■ Supplied data:
+-------+

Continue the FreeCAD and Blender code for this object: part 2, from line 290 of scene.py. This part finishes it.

+-------+

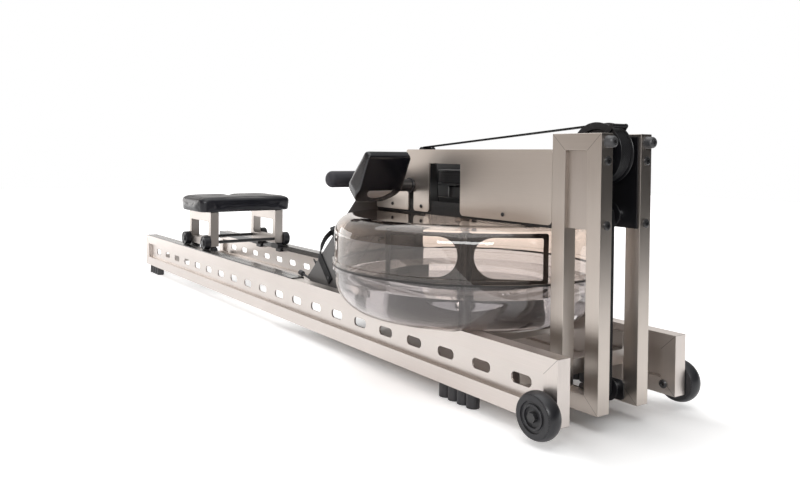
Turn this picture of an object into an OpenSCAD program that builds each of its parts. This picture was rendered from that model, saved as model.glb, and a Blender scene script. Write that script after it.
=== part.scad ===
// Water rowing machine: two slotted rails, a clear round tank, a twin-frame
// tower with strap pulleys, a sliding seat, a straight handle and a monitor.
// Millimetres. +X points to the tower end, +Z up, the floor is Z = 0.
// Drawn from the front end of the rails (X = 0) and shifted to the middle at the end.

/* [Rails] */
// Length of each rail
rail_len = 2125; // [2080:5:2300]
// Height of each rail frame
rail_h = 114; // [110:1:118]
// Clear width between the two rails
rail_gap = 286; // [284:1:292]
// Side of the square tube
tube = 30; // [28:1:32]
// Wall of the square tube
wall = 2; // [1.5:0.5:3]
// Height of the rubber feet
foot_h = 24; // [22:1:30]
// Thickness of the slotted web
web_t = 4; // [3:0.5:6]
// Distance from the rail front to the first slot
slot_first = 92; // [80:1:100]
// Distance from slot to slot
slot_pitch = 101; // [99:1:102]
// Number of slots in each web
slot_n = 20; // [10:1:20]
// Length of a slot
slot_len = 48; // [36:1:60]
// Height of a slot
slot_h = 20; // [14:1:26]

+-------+

■ Instruction:
Return only the number of lines in the data that contain "this".

■ Complete response:
2